Aunque Lula pise la cárcel, eso no significa necesariamente que permanecerá en prisión. Después de apelar al STF, puede intentar un nuevo recurso para que la apelación tenga caracter suspensivo de la ejecución de la pena. Y en todo caso, es muy posible que en ese lapso tenga tiempo de presentarse como candidato y hacer campaña. Legalmente, el Tribunal Superior Electoral lo tendrá muy difícil para impedírselo.
Pero incluso aunque el golpe blando siga adelante, aunque Lula quede entre rejas y sin posibilidad de ser el candidato del PT… nada se habrá perdido. Lo decisivo de esta batalla es que la izquierda carioca sea capaz de unirse y movilizarse a fondo, incluso con Lula cumpliendo condena e inhabilitado para el resto de su vida.
Y en ese terreno, la izquierda revolucionaria y antihegemonista carioca es tan gigante como el país que habita. El Brasil de la lucha y el trabajo, de la cultura, el progreso, y la revolución… se ha galvanizado tras dos años de golpe blando, se ha forjado en las dificultades, ha cerrado filas ganando conciencia, organización y radicalidad.

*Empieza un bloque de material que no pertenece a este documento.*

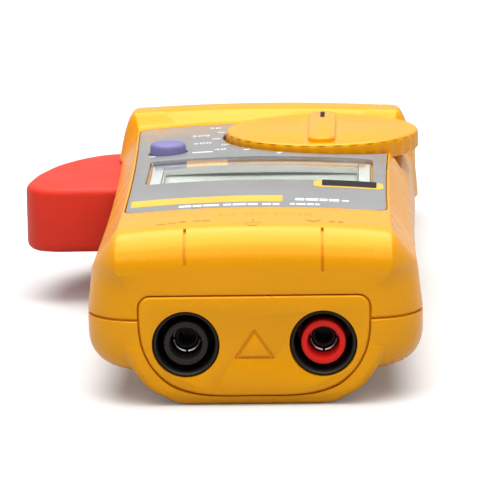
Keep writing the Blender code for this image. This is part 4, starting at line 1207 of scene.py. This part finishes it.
def addLamp(name, place, target, size, power):
    lamp = bpy.data.lights.new(name, 'AREA')
    lamp.shape = 'RECTANGLE'
    lamp.size, lamp.size_y = size
    lamp.energy = power
    item = bpy.data.objects.new(name, lamp)
    bpy.context.scene.collection.objects.link(item)
    item.location = place
    item.rotation_euler = (Vector(target) - Vector(place)).to_track_quat('-Z', 'Y').to_euler()


def makeWorld(level):      # brighter behind than in front, and weaker as fill
    world = bpy.data.worlds.new("studio")
    bpy.context.scene.world = world
    world.use_nodes = True
    tree = world.node_tree
    place = added(tree, "TexCoord", {})
    parts = added(tree, "SeparateXYZ", {0: place.outputs["Generated"]})
    behind = added(tree, "MapRange", {"From Min": -0.6, "From Max": 0.4, "To Min": level["front"],
                                      "To Max": level["behind"], "Value": parts.outputs["Y"]})
    behind.interpolation_type = 'SMOOTHSTEP'
    path = added(tree, "LightPath", {})
    diffuse = added(tree, "MapRange", {"To Min": 1.0, "To Max": level["fill"],
                                       "Value": path.outputs["Is Diffuse Ray"]})
    strength = mathOf(tree, 'MULTIPLY', behind.outputs["Result"], diffuse.outputs["Result"])
    fed(tree, tree.nodes["Background"], {"Color": (1, 1, 1, 1), "Strength": strength})


def makeFloor(shown, lit, glow):      # the camera sees a paler floor than the light does
    bpy.ops.mesh.primitive_plane_add(size=8)
    floor = bpy.context.object
    floor.name = "floor"
    look, tree, shader, place = newLook("paleFloor")
    tree.nodes.remove(place.node)
    seen = added(tree, "LightPath", {}).outputs["Is Camera Ray"]
    shade = tree.nodes.new("ShaderNodeMix")
    shade.data_type = 'RGBA'
    fed(tree, shade, {0: seen, 6: (lit, lit, lit, 1), 7: (shown, shown, shown, 1)})
    fed(tree, shader, {"Base Color": shade.outputs[2], "Roughness": 0.9, "Specular IOR Level": 0.1,
                       "Emission Color": (1, 1, 1, 1),
                       "Emission Strength": mathOf(tree, 'MULTIPLY', seen, glow)})
    floor.data.materials.append(look)


makeCamera()
makeWorld({"front": 0.25, "behind": 0.55, "fill": 0.25})
addLamp("overhead", (0.0, 0.0, 0.80), (0, 0.0, 0), (1.0, 1.1), 16.0)
addLamp("front", (0.0, -0.76, 0.62), (0, -0.05, 0.02), (1.3, 0.42), 3.8)
makeFloor(0.68, 0.46, 0.12)
bpy.context.scene.view_settings.view_transform = 'Standard'
print("camera and light set")
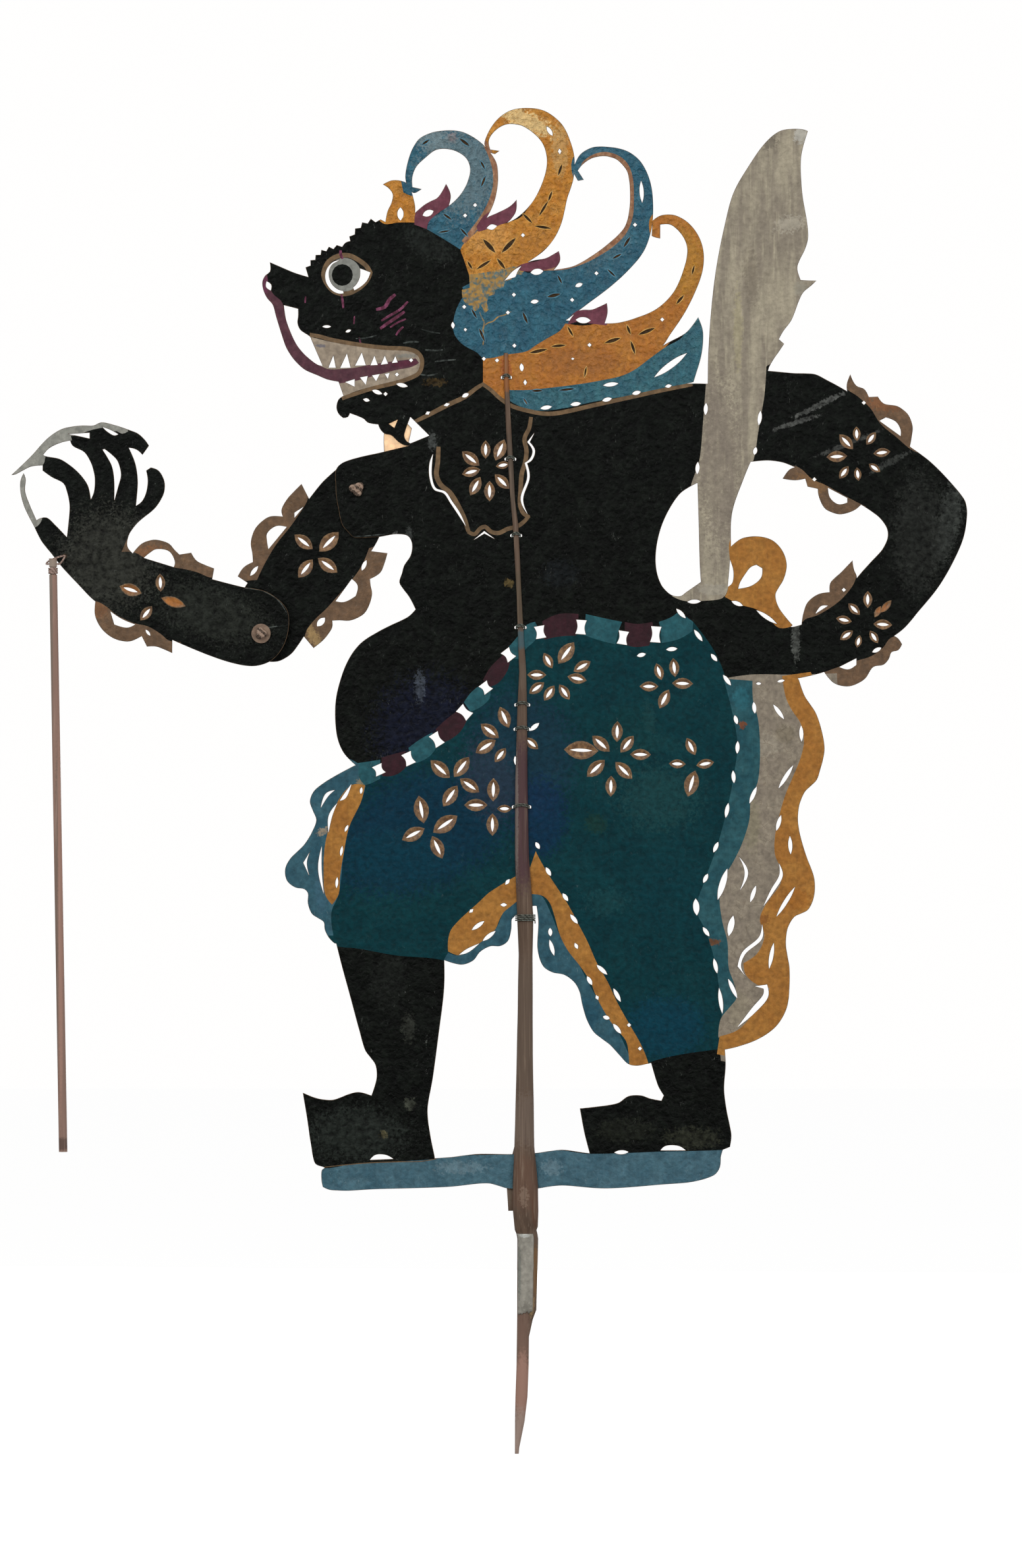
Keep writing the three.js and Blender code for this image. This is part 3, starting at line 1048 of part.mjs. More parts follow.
function armRod() {
  const grooveTop = bore.y - GROOVE_TOP;
  const grooveEnd = grooveTop - GROOVE_LENGTH;
  const grooveRadius = ARM_ROD_TOP_RADIUS - GROOVE_DEPTH;
  const rod = toSolid(loft([
    armRodRing(armRodEnd.y, ARM_ROD_END_RADIUS),
    armRodRing(grooveEnd - GROOVE_SLOPE, ARM_ROD_TOP_RADIUS),
    armRodRing(grooveEnd, grooveRadius),
    armRodRing(grooveTop, grooveRadius),
    armRodRing(grooveTop + GROOVE_SLOPE, ARM_ROD_TOP_RADIUS),
    armRodRing(armRodTop.y, ARM_ROD_TOP_RADIUS),
  ]));
  const drillLength = 2 * (ARM_ROD_TOP_RADIUS + CUT_OVERSHOOT);
  const drill = new THREE.CylinderGeometry(BORE_RADIUS, BORE_RADIUS, drillLength, BORE_SIDES);
  drill.rotateZ(Math.PI / 2);
  drill.translate(bore.x, ARM_ROD_Y, bore.y);
  return toGeometry(rod.subtract(toSolid(drill)));
}

// Turns of thread in the groove, which keep the rod from splitting below its bore
function armRodLashing() {
  const inner = ARM_ROD_TOP_RADIUS - GROOVE_DEPTH + LAYER_GAP;
  const outer = inner + LASHING_THICKNESS;
  const valley = inner + LASHING_THICKNESS * LASHING_VALLEY;
  const top = -GROOVE_TOP - LAYER_GAP;
  const start = top - LASHING_TURNS * LASHING_PITCH;
  const profile = [[inner, top], [inner, start]];
  for (let turn = 0; turn < LASHING_TURNS; turn += 1) {
    const low = start + turn * LASHING_PITCH;
    profile.push([valley, low], [outer, low + LASHING_PITCH / 2]);
  }
  profile.push([valley, top], [inner, top]);
  return turned(profile);
}

const LOOP_HALF_WIDTH = ARM_ROD_TOP_RADIUS + LOOP_CLEARANCE;
const LOOP_START_Y = FOREARM_FRONT - LOOP_STANDOFF;

// Left strand from the bore back round the rod's end, and right strand, as offsets from the bore
const LEFT_STRAND = [[-LOOP_HALF_WIDTH - 0.4, 2.6, 0.3], [-LOOP_HALF_WIDTH + 0.4, 4.9, 1.6], [1, 5.8, 3.8]];
const RIGHT_STRAND = [[LOOP_HALF_WIDTH + 1.4, 3.4, 1.4]];

// Thread loop through the rod's bore, tied to a stem and a stopper knot behind the hand
function wristLoop() {
  const at = ([across, back, up]) => new THREE.Vector3(bore.x + across, ARM_ROD_Y + back, bore.y + up);
  const inBore = [LOOP_HALF_WIDTH, LOOP_HALF_WIDTH / 2, -LOOP_HALF_WIDTH / 2, -LOOP_HALF_WIDTH];
  const knot = new THREE.Vector3(wrist.x, LOOP_START_Y, wrist.y);
  const ring = threadLoop([
    ...inBore.map((across) => at([across, 0, 0])), ...LEFT_STRAND.map(at), knot, ...RIGHT_STRAND.map(at),
  ], LOOP_STEPS);
  const seat = FOREARM_BACK + LAYER_GAP;
  const stopper = knotProfile(STOPPER_RADIUS, STOPPER_HEIGHT, seat, 1).reverse();
  const stem = turned([
    [0, LOOP_START_Y - THREAD_RADIUS / 2], [THREAD_RADIUS, LOOP_START_Y], [THREAD_RADIUS, seat], ...stopper,
  ]);
  stem.translate(wrist.x, 0, wrist.y);
  return toGeometry(toSolid(ring).add(toSolid(stem)));
}

// The puppet as a scene

const BODY_REGIONS = [
  HEAD, HORN, CURL_1, CURL_2, CURL_3, CURL_4, TAIL, ...LEAVES, TORSO, SWORD, KNOB, REAR_ARM, ...ARMBANDS,
  GARMENT, FRONT_LEG, REAR_LEG, BASE_BAR,
];

const shoulderHole = roundHole(SHOULDER_PX, CORD_HOLE_RADIUS, CORD_HOLE_SIDES);
const elbowHole = roundHole(ELBOW_PX, CORD_HOLE_RADIUS, CORD_HOLE_SIDES);
const wristHole = roundHole(WRIST_PX, THREAD_HOLE_RADIUS, WRIST_HOLE_SIDES);

const BODY_CUTS = [
  ...HEAD_CUTS, ...CROWN_CUTS, ...TORSO_CUTS, ...SWORD_CUTS, ...REAR_ARM_CUTS, ...GARMENT_CUTS, ...FOOT_CUTS,
  ...TIE_HOLES, shoulderHole,
];

const UPPER_ARM_CUTS = [
  ...UPPER_ARM_HOLES, ...slits(UPPER_ARM_SLITS), ...slits(UPPER_ARM_WIDE_SLITS, WIDE_SLIT),
  ...petals(UPPER_ARM_PETALS), shoulderHole, elbowHole,
];

const FOREARM_CUTS = [
  ...FINGER_GAPS, ...NAIL_GAPS, ...FOREARM_HOLES, ...slits(FOREARM_SLITS, FINE_SLIT),
  ...petals(FOREARM_PETALS), elbowHole, wristHole,
];

const puppet = new THREE.Group();

function part(name, geometry, color, roughness) {
  const material = new THREE.MeshStandardMaterial({ color, roughness, metalness: 0 });
  const mesh = new THREE.Mesh(geometry, material);
  mesh.name = name;
  puppet.add(mesh);
  return mesh;
}

// A flat piece stands upright with its back face at the given depth
function hidePart(name, geometry, back, color) {
  const mesh = part(name, geometry, color, 0.6);
  mesh.rotation.x = Math.PI / 2;
  mesh.position.y = back;
  return mesh;
}

hidePart('body_hide', sheet(BODY_REGIONS, BODY_CUTS), HIDE_BACK, 0x0b3a45);
const patchGeometry = sheet([CHIN_PATCH], [], PATCH_THICKNESS);
hidePart('chin_patch', patchGeometry, UPPER_ARM_FRONT + PATCH_THICKNESS, 0xe8a060);
hidePart('upper_arm_hide', sheet([UPPER_ARM, ...UPPER_ARM_BANDS], UPPER_ARM_CUTS), UPPER_ARM_BACK, 0x14170f);
hidePart('forearm_hide', sheet([FOREARM, ...FOREARM_BANDS], FOREARM_CUTS), FOREARM_BACK, 0x14170f);

part('main_rod_front', frontRod(), 0x6b5548, 0.55);
part('main_rod_back', backRod(), 0x6b5548, 0.55);
TIE_HEIGHTS.forEach((pixelY, index) => {
  part(`rod_tie_${index + 1}`, rodTie(pixelY), 0x8a7a62, 0.9);
});
part('blank_label', blankLabel(), 0x9a9c8c, 0.85);

const shoulder = place(SHOULDER_PX);
const elbow = place(ELBOW_PX);
part('shoulder_cord', shoulderCord(), 0x9a8a72, 0.9).position.set(shoulder.x, 0, shoulder.y);
part('elbow_cord', elbowCord(), 0x9a8a72, 0.9).position.set(elbow.x, 0, elbow.y);
part('elbow_washer', elbowWasher(), 0xb08a58, 0.7).position.set(elbow.x, 0, elbow.y);

part('wrist_loop', wristLoop(), 0x8a7a62, 0.9);
part('arm_rod', armRod(), 0x8a6a60, 0.5);
const lashing = part('arm_rod_lashing', armRodLashing(), 0x7a6a58, 0.9);
const along = new THREE.Vector3(armRodTop.x - armRodEnd.x, 0, armRodTop.y - armRodEnd.y).normalize();
lashing.quaternion.setFromUnitVectors(new THREE.Vector3(0, 1, 0), along);
lashing.position.set(bore.x, ARM_ROD_Y, bore.y);

export default puppet;
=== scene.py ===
"""Shadow puppet of painted hide: its looks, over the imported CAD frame.

The sheets are cut again from the outlines of their CAD nodes, with smooth curves, soft rims and painted
fields. The main rod, its ties, the knots, the washer and the label are worked finer than in the CAD. The arm
rod, its lashing and the wrist loop keep their CAD shape. Sizes are in metres, and outlines in pixels of the
picture.
"""

import logging
import math
from collections.abc import Iterable, Sequence
from dataclasses import dataclass, field
from enum import Enum

import bmesh
import bpy
from bpy.types import Material, NodeSocket, Object
from mathutils import Matrix, Vector, noise
from mathutils.geometry import delaunay_2d_cdt


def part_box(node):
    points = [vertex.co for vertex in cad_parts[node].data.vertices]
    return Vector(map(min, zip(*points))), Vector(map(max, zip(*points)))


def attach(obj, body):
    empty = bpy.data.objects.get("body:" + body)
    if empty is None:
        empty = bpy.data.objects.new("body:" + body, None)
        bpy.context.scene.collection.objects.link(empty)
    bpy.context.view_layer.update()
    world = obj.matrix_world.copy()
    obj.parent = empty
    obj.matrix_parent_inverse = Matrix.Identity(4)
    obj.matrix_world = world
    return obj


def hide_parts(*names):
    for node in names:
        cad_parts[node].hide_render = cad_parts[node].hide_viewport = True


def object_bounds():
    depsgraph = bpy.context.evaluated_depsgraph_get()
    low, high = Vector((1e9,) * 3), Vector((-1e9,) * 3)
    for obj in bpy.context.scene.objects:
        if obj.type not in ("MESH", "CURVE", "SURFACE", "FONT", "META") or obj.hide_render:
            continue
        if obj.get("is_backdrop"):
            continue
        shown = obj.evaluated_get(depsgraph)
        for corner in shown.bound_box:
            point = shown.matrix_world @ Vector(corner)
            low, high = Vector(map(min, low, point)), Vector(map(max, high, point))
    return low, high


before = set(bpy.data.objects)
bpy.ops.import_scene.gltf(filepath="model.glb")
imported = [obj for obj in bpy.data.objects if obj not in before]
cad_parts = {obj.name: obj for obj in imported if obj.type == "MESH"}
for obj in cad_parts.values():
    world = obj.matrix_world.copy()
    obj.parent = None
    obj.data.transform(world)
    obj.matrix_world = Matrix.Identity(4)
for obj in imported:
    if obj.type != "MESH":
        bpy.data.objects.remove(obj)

LOG = logging.getLogger("shadow_puppet")
Spot = tuple[float, float]
Triple = tuple[float, float, float]

MM = 0.001
TICK = 1e-7
TICKS_PER_METRE = 1e7
MERGE = 1e-6
LEVEL = 1e-5
FIELD_SPACING = 2.2 * MM
LINE_SPACING = 1.4 * MM
MOST_STEPS = 8
OVAL_SPOTS = 16
ALMOND_STEPS = 6
ALMOND_FULLNESS = 0.8
CUT_SHARES = (0.2, 0.35, 0.5, 0.65, 0.8)
CORNER = math.radians(52)
SLIT_CORNER = math.radians(56)
FOOT_PX = (784.3, 2206.5)
CROWN_TOP_PX = 164.0
OVERALL_HEIGHT = 851 * MM
METRES_PER_PIXEL = OVERALL_HEIGHT / (FOOT_PX[1] - CROWN_TOP_PX)
PICTURE_CENTRE_PX = (775.5, 1190.0)
PICTURE_HEIGHT_PX = 2380.0

# the finishes' noises: waves to the metre, a squeeze along the streaks, a turn in degrees, reliefs in metres
BRUSH_WAVES = 520.0
BRUSH_STRETCH = 0.09
GRAIN_WAVES = 950.0
MOTTLE_WAVES = 330.0
FLECK_WAVES = 900.0
FLECK_PLACE_WAVES = 60.0
FLECK_TURN = 70.0
BUCKLE_WAVES = 45.0
CRACK_CELLS = 260.0
TORN_WAVES = 700.0
FIBRE_WAVES = 900.0
BROAD_WAVES = 260.0
FLUFF_WAVES = 2200.0
PAINT_DEPTH = 0.35 * MM
WOOD_DEPTH = 0.3 * MM
TWINE_DEPTH = 0.2 * MM


def on_sheet(spot: Spot) -> Vector:
    """The place of a spot of the picture in the plane of the hide.

    Args:
        spot: the spot in pixels of the picture, across and down.

    Returns:
        The place in metres, as (x, z).
    """
    return Vector(((spot[0] - FOOT_PX[0]) * METRES_PER_PIXEL, (FOOT_PX[1] - spot[1]) * METRES_PER_PIXEL))


def linear(code: str) -> tuple[float, float, float, float]:
    """The linear colour of a six-figure sRGB code.

    Args:
        code: the colour as written, such as "8a6238".

    Returns:
        Red, green, blue and alpha, in linear light.
    """
    parts = [int(code[i : i + 2], 16) / 255 for i in (0, 2, 4)]
    red, green, blue = (p / 12.92 if p <= 0.04045 else ((p + 0.055) / 1.055) ** 2.4 for p in parts)
    return red, green, blue, 1.0


@dataclass(frozen=True)
class Blush:
    """A soft or ragged spot of another colour on a paint, placed in pixels of the picture."""

    x: float
    y: float
    across: float
    down: float
    colour: str
    strength: float = 0.6
    ragged: float = 0.4
    turn: float = 0.0


def spots(*rows: tuple[float | str, ...]) -> tuple[Blush, ...]:
    """Spots from rows of their values, in the order of the fields of Blush."""
    return tuple(Blush(*row) for row in rows)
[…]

Por eso Lula, al conocer el fallo del Supremo, animó a sus consternados seguidores. «No desfallezcais. ¡Los justos venceremos!”
Anti-gusanera dice:
A ver: espero que salga absuelto, pero no puede uno apoyarse en ser amado por el pueblo, para evadirse del cumplimiento de una ley contra la malversación, porque entonces está uno dándose privilegios blindado en la fuerza numérica que el uso de otras virtudes pueden haberle proporcionado. Un gobernante del pueblo debe dar ejemplo y sacrificarse por el pueblo y saber renunciar a las oportunidades que el poder da.